Cod, then, is a symbol of the paradox of progress. Each new innovation—from salted preservation to factory trawlers, from drying racks to frozen fillets—expanded human reach while degrading the ecosystem that sustained it. What Europeans saw as genius was also overreach. The cod’s fate mirrors our own industrial arrogance.
Why This Story Matters Today
Why spend an entire book on a fish? Because, as Kurlansky argues, cod’s story is our story—a cycle of expansion and collapse that repeats through human history. Whether gold, oil, or fish, every resource we’ve glorified eventually becomes an epitaph. Kurlansky joins thinkers like Jared Diamond (Collapse) and Rachel Carson (Silent Spring) in revealing how ecological exploitation is also moral failure. The saga of cod represents not just an environmental caution but a cultural one: how easily abundance blinds us to fragility, and how the drive to exploit nature can unknowingly endanger civilization itself.

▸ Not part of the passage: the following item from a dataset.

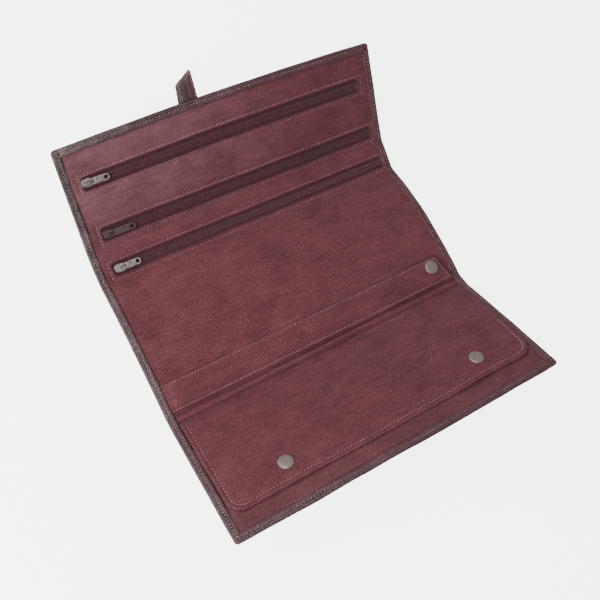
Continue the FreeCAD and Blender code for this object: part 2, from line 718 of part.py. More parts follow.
def make_stud(name, where):
    """A flange with a knob that the socket clips over; it stands on the place's origin."""
    body = new_body(name, where)
    half = new_sketch(body, name + "_profile", "XZ_Plane")
    flange, top = "stud_flange_thickness", "stud_flange_thickness + stud_knob_height"
    polygon(half, [("0", "0"), ("stud_flange_diameter / 2", "0"), ("stud_flange_diameter / 2", flange),
                   ("stud_knob_diameter / 2", flange), ("stud_knob_diameter / 2", top), ("0", top)])
    revolve(body, name + "_turned", half)


def snap_hole(x, y):
    """A function that cuts the hole for a cap's barrel."""
    return lambda sketch: circle(sketch, x, y, "barrel_diameter + barrel_clearance")


# The flap and the pocket panel

FLAP_SNAP_Y = "-(flap_length - flap_snap_inset)"
FLAP_FACE_LOW = "(lining_thickness + layer_gap)"
FLAP_FACE_TOP = "(lining_thickness + cover_thickness + layer_gap)"


def make_flap():
    holes = (snap_hole("-(panel_width / 2 - flap_snap_left_inset)", FLAP_SNAP_Y),
             snap_hole("panel_width / 2 - flap_snap_right_inset", FLAP_SNAP_Y))
    corners = oblong("-" + FLAP_LEFT, "-flap_length", FLAP_RIGHT, "0")
    for name, low, high in (("flap_back", "0", "lining_thickness"),
                            ("flap_face", FLAP_FACE_LOW, FLAP_FACE_TOP)):
        layer = plate(name, flap_place, low, high, corners, holes)
        half = size("flap_length") / 2
        beside_snap = from_middle("flap_snap_right_inset") + size("cap_diameter")
        fillet(layer, name + "_corners", "flap_corner_radius",
               upright_beyond(y=-half, half_width=beside_snap))
    plate("pocket_lower", lower_panel_place, LIP_LOW, "(layer_gap + lining_thickness)",
          oblong("-%s + pocket_side_gap" % WINDOW_HALF,
                 "-lower_panel_length + turned_edge_width + pocket_side_gap",
                 "%s - pocket_side_gap" % WINDOW_HALF, "-pocket_top_inset"))
    face_top = size("lining_thickness") + size("cover_thickness") + size("layer_gap")
    for side, x in (("left", -from_middle("flap_snap_left_inset")),
                    ("right", from_middle("flap_snap_right_inset"))):
        make_cap("flap_cap_" + side, flap_place * place(x, -flap_snap_reach, face_top), FLAP_FACE_TOP)
        make_socket("flap_socket_" + side, flap_place * place(x, -flap_snap_reach, 0))
        stud_y = -size("flap_root_gap") - flap_snap_reach * math.cos(math.radians(flap_tilt))
        make_stud("flap_stud_" + side, lower_panel_place * place(x, stud_y, pocket_top))


# The ring strap

RING_CORE_LOW = "(ring_strap_thickness + layer_gap)"
RING_FACE_LOW = "(ring_strap_thickness + ring_core_thickness + 2 * layer_gap)"
RING_FACE_TOP = "(2 * ring_strap_thickness + ring_core_thickness + 2 * layer_gap)"
RING_LENGTH = "(%s + %s)" % (RING_LEFT, RING_RIGHT)
RING_SNAP_X = "(%s + panel_width / 2 - ring_snap_inset)" % RING_LEFT


def make_ring_strap():
    half = "ring_strap_width / 2"
    hole = snap_hole(RING_SNAP_X, "ring_snap_offset")
    outline = [("0", "-" + half), (RING_LENGTH, "-" + half),
               (RING_LENGTH + " - ring_slant_length", half), ("0", half)]
    plate("ring_strap_back", ring_place, "0", "ring_strap_thickness", outline, (hole,))
    core_end = "%s - cap_diameter / 2 - ring_core_margin" % RING_SNAP_X
    plate("ring_strap_core", ring_place, RING_CORE_LOW, RING_CORE_LOW + " + ring_core_thickness",
          oblong("ring_core_margin", "-%s + ring_core_margin" % half,
                 core_end, half + " - ring_core_margin"))
    plate("ring_strap_face", ring_place, RING_FACE_LOW, RING_FACE_TOP, outline, (hole,))
    top = 2 * size("ring_strap_thickness") + size("ring_core_thickness") + 2 * size("layer_gap")
    make_cap("ring_cap", ring_place * place(ring_span, size("ring_snap_offset"), top), RING_FACE_TOP)
    make_socket("ring_socket", ring_place * place(ring_span, size("ring_snap_offset"), 0))
    make_stud("ring_stud", ring_seat_place
              * place(from_middle("ring_snap_inset"), size("ring_snap_offset"), 0))


# The closure strap
# It is sewn flat on the back, folds back over the edge and hangs. Shut, it comes over the edge to
# the stud on the lower fold.

def make_closure_strap():
    half = "strap_width / 2"
    thick = "strap_thickness"
    anchor_place = upper_panel_place * place(strap_x, 0, strap_low)
    edge = "upper_panel_length + strap_hinge_reach - strap_hinge_gap"
    plate("strap_anchor", anchor_place, "0", thick,
          oblong("-" + half, "upper_panel_length - strap_anchor_length", half, edge))
    plate("strap_root", strap_place, "0", thick,
          oblong("-" + half, "strap_hinge_gap", half, "strap_bend_reach - " + GAP_HALF))
    plate("strap_hang", bend_place, "0", thick,
          oblong("-" + half, GAP_HALF, half, "strap_corner_reach - strap_bend_reach - " + GAP_HALF))
    tip = plate("strap_tip", tip_place, "0", thick,
                oblong("-" + half, GAP_HALF, half, "strap_tip_length"),
                (snap_hole("0", "strap_snap_reach"),))
    fillet(tip, "strap_tip_round", "strap_tip_radius", upright_beyond(y=size("strap_snap_reach")))
    back = place(0, 0, 0, ALONG, 180)
    make_cap("closure_cap", tip_place * place(0, size("strap_snap_reach"), 0) * back, "strap_thickness")
    make_socket("closure_socket",
                tip_place * place(0, size("strap_snap_reach"), size("strap_thickness")) * back)
    make_stud("closure_stud", lower_fold_place
              * place(strap_x, -size("closure_snap_inset"), -stack_depth()) * back)


make_middle()
make_lower()
make_upper()
for zip_name in ZIPS:
    make_zip(zip_name)
    make_slider(zip_name)
make_flap()
make_ring_strap()
make_closure_strap()
document.recompute()

# Check and write every piece

os.makedirs("parts", exist_ok=True)
for item in document.Objects:
    if "Invalid" in item.State or "Error" in item.State:
        raise RuntimeError("%s did not rebuild: %s" % (item.Name, item.State))
pieces = [item for item in document.Objects if item.TypeId in ("PartDesign::Body", "Part::Feature")]
for item in pieces:
    if item.Shape.isNull() or not item.Shape.isValid() or not item.Shape.Solids:
        raise RuntimeError("%s has no valid solid" % item.Label)
    item.Shape.exportStep("parts/%s.step" % item.Label)
print("%d pieces" % len(pieces))
for name, hinge in (("a", hinge_a), ("b", hinge_b), ("c", hinge_c), ("d", hinge_d)):
    print("hinge %s at y %.3f, z %.3f" % (name, hinge[0], hinge[1]))
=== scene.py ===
# %% [markdown]
# # A jewelry roll, half open
# The roll is one padded sheet of leather with a suede lining. It folds in three over three zipped
# pockets, a wide snapped flap and a snapped ring strap, and a short strap on its back shuts it.
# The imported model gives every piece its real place. This lesson builds the looks around it:
# thin leather sheets, turned edges, stitches, zips, snaps and straps.

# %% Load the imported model
import json
import math
import bmesh
import bpy
import numpy as np
from mathutils import Matrix, Vector


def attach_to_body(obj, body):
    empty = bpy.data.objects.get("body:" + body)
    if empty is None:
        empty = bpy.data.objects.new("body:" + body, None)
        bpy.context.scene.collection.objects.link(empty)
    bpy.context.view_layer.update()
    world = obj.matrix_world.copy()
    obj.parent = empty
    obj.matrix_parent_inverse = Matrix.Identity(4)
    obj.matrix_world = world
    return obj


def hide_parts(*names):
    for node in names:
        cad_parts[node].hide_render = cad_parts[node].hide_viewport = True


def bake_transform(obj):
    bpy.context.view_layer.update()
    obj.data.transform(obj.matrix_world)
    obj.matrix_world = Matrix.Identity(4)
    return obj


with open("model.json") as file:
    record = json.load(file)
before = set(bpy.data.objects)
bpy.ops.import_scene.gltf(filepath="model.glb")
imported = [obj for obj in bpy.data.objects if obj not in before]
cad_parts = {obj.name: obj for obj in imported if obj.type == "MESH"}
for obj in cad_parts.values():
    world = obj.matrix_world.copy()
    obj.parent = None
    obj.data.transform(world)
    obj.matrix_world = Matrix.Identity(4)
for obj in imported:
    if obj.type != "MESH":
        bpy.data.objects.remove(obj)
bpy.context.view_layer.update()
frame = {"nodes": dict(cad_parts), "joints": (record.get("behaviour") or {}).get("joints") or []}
scene = bpy.context.scene
joints = {joint["name"]: joint for joint in frame["joints"]}
MM = 0.001

# %% [markdown]
# ## The camera
# The photograph was taken from above the roll's left end, at an arm's length. The camera could
# be placed by its angles alone, but a place, a point that it looks at and a roll about its own
# axis are easier to read and to correct, so these three are used.

# %% Place the camera
CAMERA_PLACE = Vector((-157.4, -124.1, 443.4)) * MM
CAMERA_TARGET = Vector((-0.1, -15.1, 0.0)) * MM
CAMERA_ROLL = math.radians(28.07)
LENS_LENGTH, SENSOR_WIDTH = 41.77, 36.0


def aimed(place, target):
    """The matrix of a camera or a light that stands at one place and looks at another."""
    return Matrix.Translation(place) @ (target - place).to_track_quat("-Z", "Y").to_matrix().to_4x4()


def place_camera():
    data = bpy.data.cameras.new("photo_camera")
    data.lens, data.sensor_width = LENS_LENGTH, SENSOR_WIDTH
    camera = bpy.data.objects.new("photo_camera", data)
    camera.matrix_world = aimed(CAMERA_PLACE, CAMERA_TARGET) @ Matrix.Rotation(CAMERA_ROLL, 4, "Z")
    scene.collection.objects.link(camera)
    scene.camera = camera


place_camera()
print("the camera looks down from %.0f mm above the floor" % (CAMERA_PLACE.z / MM))

# %% [markdown]
# ## The roll as flat leather
# Every sheet of the roll was cut flat and then bent, so every place on it is given as on the
# cutting table: u across from the middle, v along from the lower edge. One function bends these
# flat places on to the standing roll. The alternative, modelling each sheet in the air, would
# let the layers drift apart. Each panel's straight run and the arched middle are worked out from
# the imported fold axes, and neighbours are mixed smoothly over each crease.

# %% Bend the flat sheet
HALF_WIDTH, TOP_EDGE = 117.5 * MM, 289.0 * MM
CREASES = {"lower": 88.0 * MM, "near": 97.5 * MM, "far": 195.5 * MM, "upper": 216.5 * MM}
CREASE_HALF = {"lower": 4.5 * MM, "near": 4.7 * MM, "far": 4.5 * MM, "upper": 6.5 * MM}
MIDDLE = (CREASES["near"] + CREASES["far"]) / 2
ARCH_HALF_ANGLE = math.radians(12)
AXIS_LIFT = 1.2 * MM
PROFILE_STEP, PROFILE_MARGIN = 0.25 * MM, 3 * MM


def axis_of(name):
    """A fold's axis, seen from the side, as (y, z)."""
    return np.array(joints[name]["pos_m"][1:])


def smooth(share):
    """0 below a share of 0, 1 above 1, and a soft slope in between."""
    share = np.clip(share, 0, 1)
    return share * share * (3 - 2 * share)


def bell(gap, width, power=2):
    """1 where the gap is nought, falling off softly over the width."""
    return np.exp(-(gap / width) ** power)


def straight_run(v, axis, axis_v, tilt):
    """A flat panel's lining, a little under the axis of its fold."""
    along = np.array([math.cos(tilt), math.sin(tilt)])
    up = np.array([-math.sin(tilt), math.cos(tilt)])
    return axis - AXIS_LIFT * up + (v - axis_v)[:, None] * along


def arched_run(v):
    """The middle panel's lining, on a round arch between its two folds."""
    near, far = axis_of("lower_fold_bend"), axis_of("upper_fold_bend")
    radius = (far - near)[0] / 2 / math.sin(ARCH_HALF_ANGLE)
    centre = near[1] - radius * math.cos(ARCH_HALF_ANGLE)
    turn = (v - MIDDLE) / radius
    reach = radius - AXIS_LIFT
    return np.stack([reach * np.sin(turn), centre + reach * np.cos(turn)], axis=1)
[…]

Across fourteen chapters, Kurlansky interweaves science, economics, and human drama—a tapestry of explorers like Cabot and Basque merchants; wars over access to fishing grounds; and the rise and fall of fishing towns from Gloucester to Reykjavik. You’ll see cod’s ghost swim through everything from New England chowder to Jamaican saltfish and ackee, from Iceland’s independence to the Boston Tea Party. Ultimately, Cod challenges you to rethink progress itself—to ask how a creature that once symbolized boundless prosperity became nature’s warning of limits reached.